Exercise goal → Report every line in the listing below where the string "finishes" shows up.

Dataset excerpts →
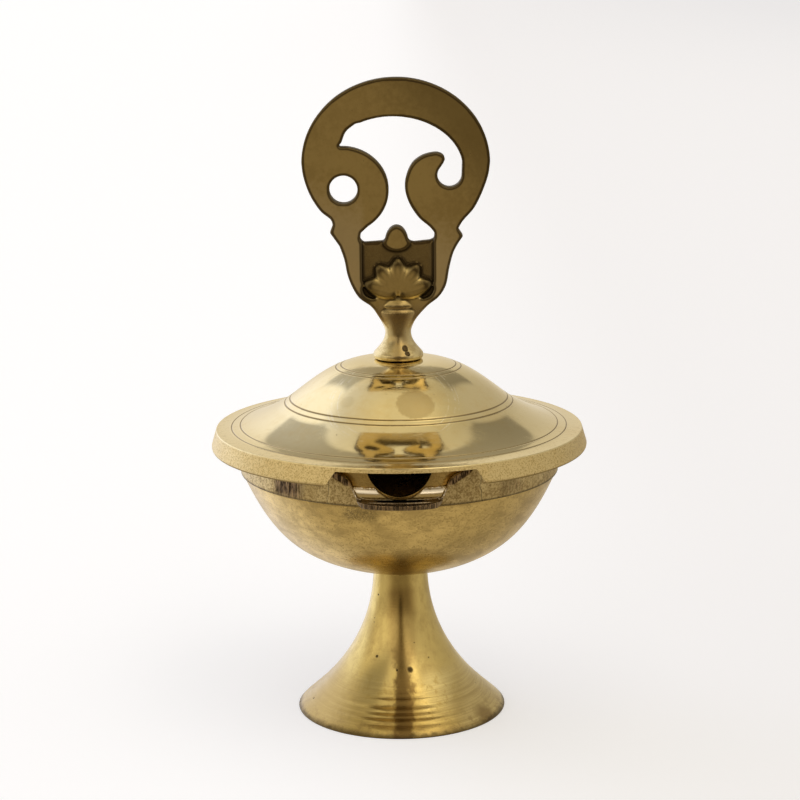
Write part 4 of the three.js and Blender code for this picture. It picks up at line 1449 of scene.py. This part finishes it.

...

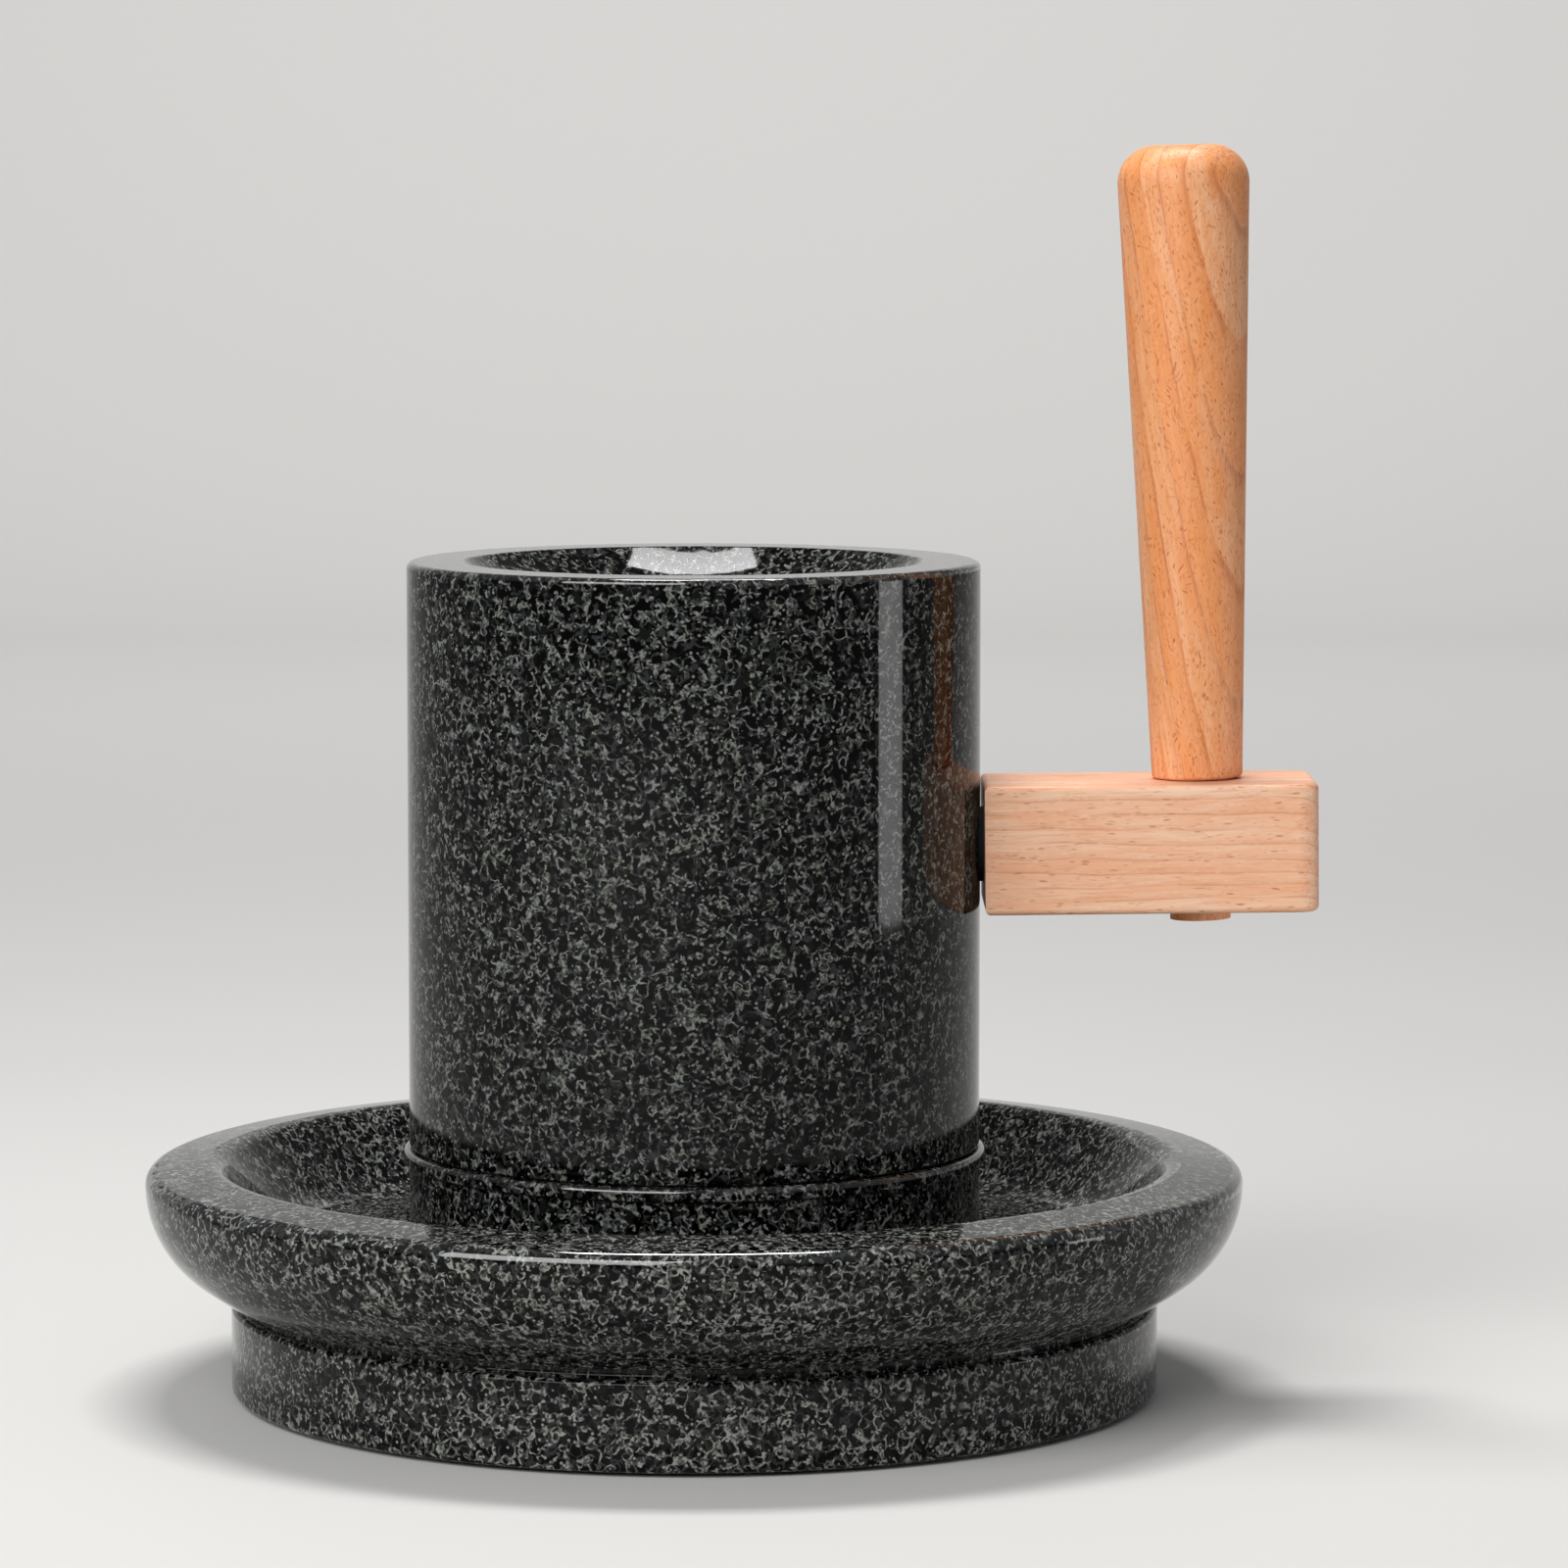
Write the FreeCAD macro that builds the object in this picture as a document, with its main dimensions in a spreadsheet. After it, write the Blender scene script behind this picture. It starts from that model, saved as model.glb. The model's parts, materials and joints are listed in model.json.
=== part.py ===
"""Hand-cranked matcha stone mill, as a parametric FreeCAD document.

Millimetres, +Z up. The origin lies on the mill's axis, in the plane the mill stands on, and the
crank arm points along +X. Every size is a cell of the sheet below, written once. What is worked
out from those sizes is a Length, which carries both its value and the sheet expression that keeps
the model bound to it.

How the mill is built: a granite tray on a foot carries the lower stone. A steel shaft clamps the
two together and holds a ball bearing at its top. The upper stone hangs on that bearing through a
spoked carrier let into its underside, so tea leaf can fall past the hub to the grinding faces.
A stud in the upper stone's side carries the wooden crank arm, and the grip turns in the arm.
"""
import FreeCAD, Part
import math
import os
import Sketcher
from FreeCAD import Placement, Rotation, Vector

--

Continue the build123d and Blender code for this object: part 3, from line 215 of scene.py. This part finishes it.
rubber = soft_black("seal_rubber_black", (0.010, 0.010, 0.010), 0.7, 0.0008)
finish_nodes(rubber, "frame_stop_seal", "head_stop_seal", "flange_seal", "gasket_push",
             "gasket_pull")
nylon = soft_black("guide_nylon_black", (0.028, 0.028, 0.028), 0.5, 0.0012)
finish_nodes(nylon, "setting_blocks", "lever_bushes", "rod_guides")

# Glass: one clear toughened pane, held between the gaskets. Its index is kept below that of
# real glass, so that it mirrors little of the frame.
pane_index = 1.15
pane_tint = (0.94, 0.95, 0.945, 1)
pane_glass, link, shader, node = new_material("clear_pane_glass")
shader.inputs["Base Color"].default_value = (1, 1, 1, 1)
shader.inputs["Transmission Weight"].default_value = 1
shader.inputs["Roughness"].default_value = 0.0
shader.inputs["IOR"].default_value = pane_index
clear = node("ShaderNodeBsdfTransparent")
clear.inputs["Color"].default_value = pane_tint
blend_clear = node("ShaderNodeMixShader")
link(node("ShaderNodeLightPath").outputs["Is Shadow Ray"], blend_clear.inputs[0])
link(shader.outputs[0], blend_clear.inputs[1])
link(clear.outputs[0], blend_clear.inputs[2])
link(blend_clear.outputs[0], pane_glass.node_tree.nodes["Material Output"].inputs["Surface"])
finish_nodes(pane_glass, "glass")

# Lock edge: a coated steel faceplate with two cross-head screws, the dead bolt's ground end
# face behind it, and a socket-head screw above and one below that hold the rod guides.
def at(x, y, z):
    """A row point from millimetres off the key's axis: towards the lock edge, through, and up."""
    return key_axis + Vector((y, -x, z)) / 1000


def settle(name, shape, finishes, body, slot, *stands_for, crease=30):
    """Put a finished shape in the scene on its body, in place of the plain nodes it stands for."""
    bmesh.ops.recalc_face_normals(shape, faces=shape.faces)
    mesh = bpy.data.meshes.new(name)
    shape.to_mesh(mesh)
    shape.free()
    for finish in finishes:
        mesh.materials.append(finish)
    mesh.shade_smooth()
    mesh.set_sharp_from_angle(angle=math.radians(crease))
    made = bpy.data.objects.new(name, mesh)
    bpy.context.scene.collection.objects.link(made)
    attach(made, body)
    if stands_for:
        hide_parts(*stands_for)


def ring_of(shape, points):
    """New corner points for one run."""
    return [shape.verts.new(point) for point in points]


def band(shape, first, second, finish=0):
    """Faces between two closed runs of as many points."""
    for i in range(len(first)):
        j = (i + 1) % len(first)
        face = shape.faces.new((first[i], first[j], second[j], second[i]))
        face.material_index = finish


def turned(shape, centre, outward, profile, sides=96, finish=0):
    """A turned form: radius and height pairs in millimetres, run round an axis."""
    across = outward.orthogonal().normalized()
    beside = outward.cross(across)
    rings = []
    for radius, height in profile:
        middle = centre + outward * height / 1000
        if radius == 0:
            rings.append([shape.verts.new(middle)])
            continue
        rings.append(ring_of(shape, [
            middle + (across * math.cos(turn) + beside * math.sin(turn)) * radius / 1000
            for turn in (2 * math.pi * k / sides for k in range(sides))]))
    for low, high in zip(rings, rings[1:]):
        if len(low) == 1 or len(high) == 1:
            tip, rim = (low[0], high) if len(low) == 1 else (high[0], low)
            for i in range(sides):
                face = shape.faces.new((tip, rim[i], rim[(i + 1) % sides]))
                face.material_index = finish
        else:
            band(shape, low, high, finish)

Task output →
Write part 4 of the three.js and Blender code for this picture. It picks up at line 1449 of scene.py. This part finishes it.
Continue the build123d and Blender code for this object: part 3, from line 215 of scene.py. This part finishes it.
def settle(name, shape, finishes, body, slot, *stands_for, crease=30):
    for finish in finishes:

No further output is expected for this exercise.